* _Exercise inputs_

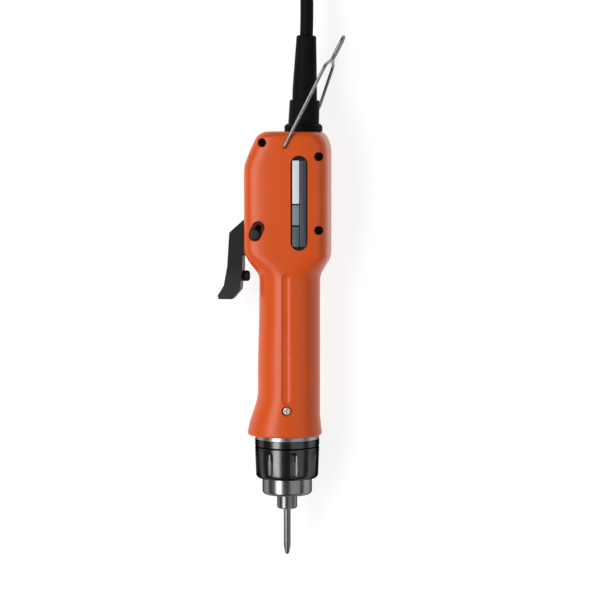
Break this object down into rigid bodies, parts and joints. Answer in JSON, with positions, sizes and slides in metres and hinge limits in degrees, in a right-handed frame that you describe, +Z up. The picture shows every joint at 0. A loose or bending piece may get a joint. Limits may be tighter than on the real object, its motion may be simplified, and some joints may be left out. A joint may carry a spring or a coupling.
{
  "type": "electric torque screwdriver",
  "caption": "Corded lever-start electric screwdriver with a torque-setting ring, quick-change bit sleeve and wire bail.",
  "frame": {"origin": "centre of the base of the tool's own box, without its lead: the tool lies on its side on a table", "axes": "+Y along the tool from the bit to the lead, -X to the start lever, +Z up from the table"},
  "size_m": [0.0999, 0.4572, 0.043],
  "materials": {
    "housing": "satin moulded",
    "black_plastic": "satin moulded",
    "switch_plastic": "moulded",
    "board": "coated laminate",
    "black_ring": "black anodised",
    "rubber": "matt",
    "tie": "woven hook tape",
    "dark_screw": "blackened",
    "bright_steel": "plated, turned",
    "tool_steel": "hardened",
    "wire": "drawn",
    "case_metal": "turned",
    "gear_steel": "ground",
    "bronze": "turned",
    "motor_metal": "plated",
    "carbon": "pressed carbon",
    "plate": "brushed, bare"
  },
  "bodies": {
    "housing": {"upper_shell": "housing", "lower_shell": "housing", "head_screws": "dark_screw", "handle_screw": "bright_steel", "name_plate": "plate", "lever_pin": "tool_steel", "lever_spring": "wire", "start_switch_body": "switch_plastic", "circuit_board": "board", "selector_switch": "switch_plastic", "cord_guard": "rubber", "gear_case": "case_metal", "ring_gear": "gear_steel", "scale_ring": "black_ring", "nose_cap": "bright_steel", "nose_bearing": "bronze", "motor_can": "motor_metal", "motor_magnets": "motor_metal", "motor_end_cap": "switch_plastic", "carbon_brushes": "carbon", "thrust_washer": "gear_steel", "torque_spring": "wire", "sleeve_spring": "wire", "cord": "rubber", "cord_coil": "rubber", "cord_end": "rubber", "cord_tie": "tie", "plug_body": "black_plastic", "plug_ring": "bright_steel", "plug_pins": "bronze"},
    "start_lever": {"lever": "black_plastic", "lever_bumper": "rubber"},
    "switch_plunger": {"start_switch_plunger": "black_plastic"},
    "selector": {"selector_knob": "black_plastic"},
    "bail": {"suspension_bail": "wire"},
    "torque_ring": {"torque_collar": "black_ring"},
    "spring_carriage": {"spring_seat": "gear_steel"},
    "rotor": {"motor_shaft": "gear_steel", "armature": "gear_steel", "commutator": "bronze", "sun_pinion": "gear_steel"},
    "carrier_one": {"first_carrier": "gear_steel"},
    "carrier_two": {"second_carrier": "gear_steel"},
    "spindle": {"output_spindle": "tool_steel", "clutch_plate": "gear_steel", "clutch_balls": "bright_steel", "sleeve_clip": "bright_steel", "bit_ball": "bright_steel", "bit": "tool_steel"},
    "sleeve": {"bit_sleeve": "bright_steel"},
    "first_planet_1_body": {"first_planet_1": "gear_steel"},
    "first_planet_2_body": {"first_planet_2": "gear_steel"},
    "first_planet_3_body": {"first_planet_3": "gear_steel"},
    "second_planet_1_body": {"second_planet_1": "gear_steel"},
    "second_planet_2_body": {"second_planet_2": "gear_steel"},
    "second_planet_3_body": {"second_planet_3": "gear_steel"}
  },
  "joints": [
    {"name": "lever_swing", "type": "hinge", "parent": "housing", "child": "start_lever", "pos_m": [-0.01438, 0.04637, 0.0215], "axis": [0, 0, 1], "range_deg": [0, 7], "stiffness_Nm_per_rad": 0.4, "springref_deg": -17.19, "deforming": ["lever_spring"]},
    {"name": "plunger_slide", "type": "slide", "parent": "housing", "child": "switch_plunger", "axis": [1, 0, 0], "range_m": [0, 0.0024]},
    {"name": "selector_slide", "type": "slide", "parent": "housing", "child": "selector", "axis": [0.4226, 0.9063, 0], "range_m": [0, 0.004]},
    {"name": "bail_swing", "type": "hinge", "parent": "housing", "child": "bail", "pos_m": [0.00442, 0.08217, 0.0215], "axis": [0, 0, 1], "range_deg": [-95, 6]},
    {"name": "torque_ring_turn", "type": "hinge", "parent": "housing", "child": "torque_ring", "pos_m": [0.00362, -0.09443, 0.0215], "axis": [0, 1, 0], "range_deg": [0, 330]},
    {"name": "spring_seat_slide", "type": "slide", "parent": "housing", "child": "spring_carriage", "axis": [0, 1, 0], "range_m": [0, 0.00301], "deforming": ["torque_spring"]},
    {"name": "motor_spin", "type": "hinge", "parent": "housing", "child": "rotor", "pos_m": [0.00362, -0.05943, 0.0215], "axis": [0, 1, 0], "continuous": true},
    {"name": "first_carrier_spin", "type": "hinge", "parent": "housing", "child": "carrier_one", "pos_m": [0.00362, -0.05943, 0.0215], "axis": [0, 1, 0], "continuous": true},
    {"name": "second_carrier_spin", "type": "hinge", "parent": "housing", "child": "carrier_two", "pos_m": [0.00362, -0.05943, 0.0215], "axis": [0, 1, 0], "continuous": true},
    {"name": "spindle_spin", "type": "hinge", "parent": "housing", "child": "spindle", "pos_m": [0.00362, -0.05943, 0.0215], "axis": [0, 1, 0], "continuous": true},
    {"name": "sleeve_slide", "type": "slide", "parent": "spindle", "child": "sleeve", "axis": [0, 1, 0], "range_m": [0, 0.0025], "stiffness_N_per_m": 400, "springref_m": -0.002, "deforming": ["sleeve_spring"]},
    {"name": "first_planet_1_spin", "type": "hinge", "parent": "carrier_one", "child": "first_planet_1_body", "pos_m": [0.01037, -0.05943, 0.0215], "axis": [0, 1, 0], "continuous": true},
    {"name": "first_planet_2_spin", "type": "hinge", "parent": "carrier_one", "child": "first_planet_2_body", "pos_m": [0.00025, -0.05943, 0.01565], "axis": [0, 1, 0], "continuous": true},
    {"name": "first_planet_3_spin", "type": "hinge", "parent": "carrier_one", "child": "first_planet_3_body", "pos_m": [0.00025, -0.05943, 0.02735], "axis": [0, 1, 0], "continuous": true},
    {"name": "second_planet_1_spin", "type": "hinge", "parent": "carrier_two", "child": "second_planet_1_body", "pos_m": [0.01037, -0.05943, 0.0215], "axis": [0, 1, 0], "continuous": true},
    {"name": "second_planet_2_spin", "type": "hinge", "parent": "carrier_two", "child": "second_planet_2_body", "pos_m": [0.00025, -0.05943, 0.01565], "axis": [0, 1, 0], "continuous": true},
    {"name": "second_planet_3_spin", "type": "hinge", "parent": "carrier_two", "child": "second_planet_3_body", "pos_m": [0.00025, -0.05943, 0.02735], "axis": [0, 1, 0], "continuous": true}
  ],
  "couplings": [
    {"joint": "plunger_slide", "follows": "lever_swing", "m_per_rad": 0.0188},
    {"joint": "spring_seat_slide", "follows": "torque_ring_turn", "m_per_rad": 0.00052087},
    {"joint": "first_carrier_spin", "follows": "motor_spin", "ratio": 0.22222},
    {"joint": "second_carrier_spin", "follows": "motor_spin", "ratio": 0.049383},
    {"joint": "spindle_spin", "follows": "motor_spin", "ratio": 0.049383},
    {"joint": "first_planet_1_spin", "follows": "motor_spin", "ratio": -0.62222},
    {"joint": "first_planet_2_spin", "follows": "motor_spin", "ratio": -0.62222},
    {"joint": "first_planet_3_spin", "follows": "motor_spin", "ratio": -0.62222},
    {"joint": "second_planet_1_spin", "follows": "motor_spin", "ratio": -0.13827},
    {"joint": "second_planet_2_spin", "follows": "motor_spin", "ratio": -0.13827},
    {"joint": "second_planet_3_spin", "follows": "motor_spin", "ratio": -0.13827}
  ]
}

* * *

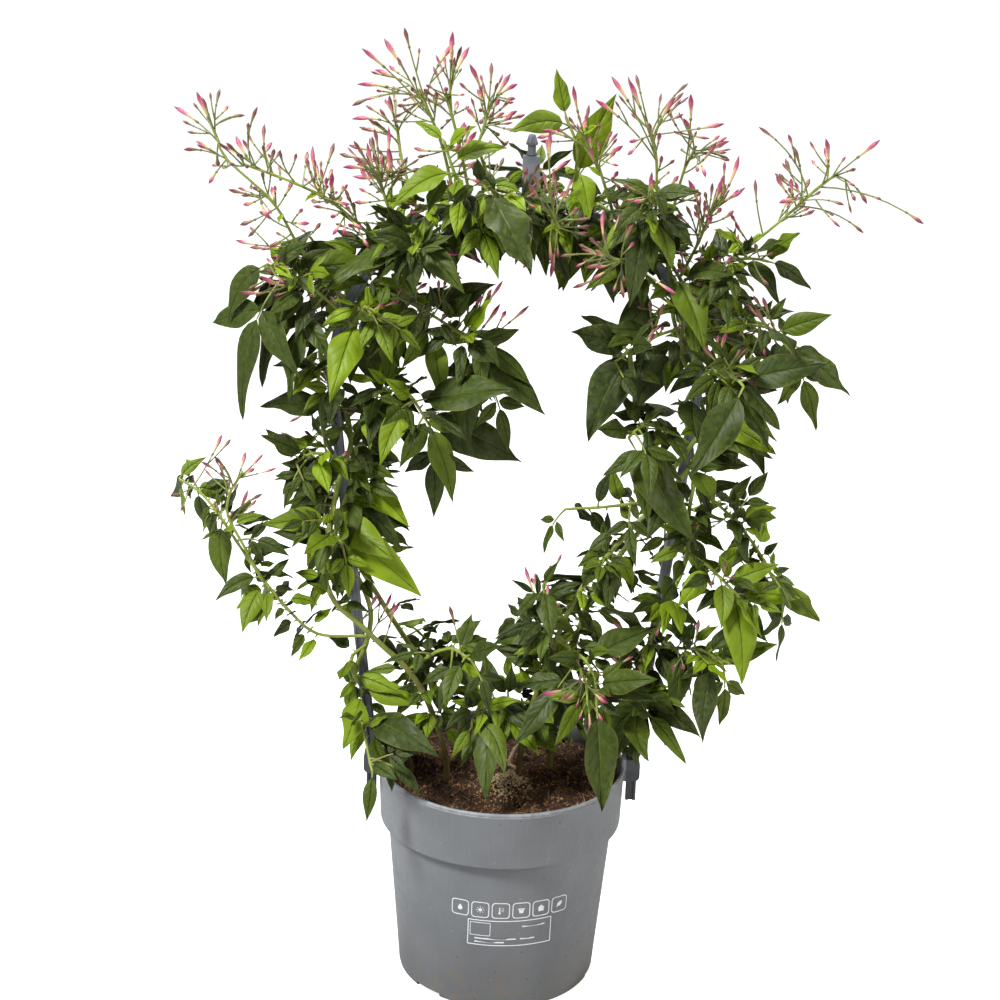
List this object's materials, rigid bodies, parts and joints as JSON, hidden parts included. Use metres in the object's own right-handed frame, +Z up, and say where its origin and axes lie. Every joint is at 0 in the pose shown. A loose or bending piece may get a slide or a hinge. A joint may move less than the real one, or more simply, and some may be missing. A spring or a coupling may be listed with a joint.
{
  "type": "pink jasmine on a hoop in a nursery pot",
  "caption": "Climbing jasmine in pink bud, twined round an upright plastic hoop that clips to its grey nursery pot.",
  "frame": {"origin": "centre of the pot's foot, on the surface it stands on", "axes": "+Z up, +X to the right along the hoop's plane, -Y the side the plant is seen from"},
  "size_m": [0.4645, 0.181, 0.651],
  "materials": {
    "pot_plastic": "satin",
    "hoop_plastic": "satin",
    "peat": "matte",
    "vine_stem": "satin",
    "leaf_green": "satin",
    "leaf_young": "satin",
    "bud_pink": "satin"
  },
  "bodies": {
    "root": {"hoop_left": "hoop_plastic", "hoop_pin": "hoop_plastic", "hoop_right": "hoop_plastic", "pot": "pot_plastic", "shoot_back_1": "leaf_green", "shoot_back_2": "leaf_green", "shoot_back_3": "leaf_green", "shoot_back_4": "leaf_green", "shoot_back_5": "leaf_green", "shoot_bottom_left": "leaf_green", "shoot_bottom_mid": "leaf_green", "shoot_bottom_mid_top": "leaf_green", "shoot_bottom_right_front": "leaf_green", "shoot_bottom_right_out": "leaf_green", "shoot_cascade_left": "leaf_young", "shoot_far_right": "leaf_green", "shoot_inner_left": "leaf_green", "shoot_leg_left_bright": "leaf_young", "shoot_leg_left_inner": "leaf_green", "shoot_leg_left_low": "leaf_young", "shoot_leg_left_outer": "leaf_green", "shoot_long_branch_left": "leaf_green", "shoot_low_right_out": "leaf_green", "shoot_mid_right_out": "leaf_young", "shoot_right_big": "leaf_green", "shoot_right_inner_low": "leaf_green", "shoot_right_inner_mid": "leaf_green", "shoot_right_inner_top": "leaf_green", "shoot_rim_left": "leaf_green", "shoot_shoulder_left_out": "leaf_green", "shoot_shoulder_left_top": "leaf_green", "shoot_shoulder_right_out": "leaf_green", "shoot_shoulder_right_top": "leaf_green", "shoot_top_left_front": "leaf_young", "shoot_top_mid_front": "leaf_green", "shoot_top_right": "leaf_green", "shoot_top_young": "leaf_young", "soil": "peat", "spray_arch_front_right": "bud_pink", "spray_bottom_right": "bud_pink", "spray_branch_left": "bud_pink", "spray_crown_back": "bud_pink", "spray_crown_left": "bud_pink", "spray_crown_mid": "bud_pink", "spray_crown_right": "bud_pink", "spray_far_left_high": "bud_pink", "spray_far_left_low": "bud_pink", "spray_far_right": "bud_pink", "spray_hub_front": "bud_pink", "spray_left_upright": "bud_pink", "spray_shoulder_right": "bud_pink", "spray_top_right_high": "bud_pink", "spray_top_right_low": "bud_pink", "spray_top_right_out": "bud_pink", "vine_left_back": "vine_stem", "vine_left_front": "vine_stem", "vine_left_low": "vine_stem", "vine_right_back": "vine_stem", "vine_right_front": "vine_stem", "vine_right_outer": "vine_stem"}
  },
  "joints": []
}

* _Stated goal_
Identify which lines contain the word "piece" and copy each one.

* _The output_
Break this object down into rigid bodies, parts and joints. Answer in JSON, with positions, sizes and slides in metres and hinge limits in degrees, in a right-handed frame that you describe, +Z up. The picture shows every joint at 0. A loose or bending piece may get a joint. Limits may be tighter than on the real object, its motion may be simplified, and some joints may be left out. A joint may carry a spring or a coupling.
List this object's materials, rigid bodies, parts and joints as JSON, hidden parts included. Use metres in the object's own right-handed frame, +Z up, and say where its origin and axes lie. Every joint is at 0 in the pose shown. A loose or bending piece may get a slide or a hinge. A joint may move less than the real one, or more simply, and some may be missing. A spring or a coupling may be listed with a joint.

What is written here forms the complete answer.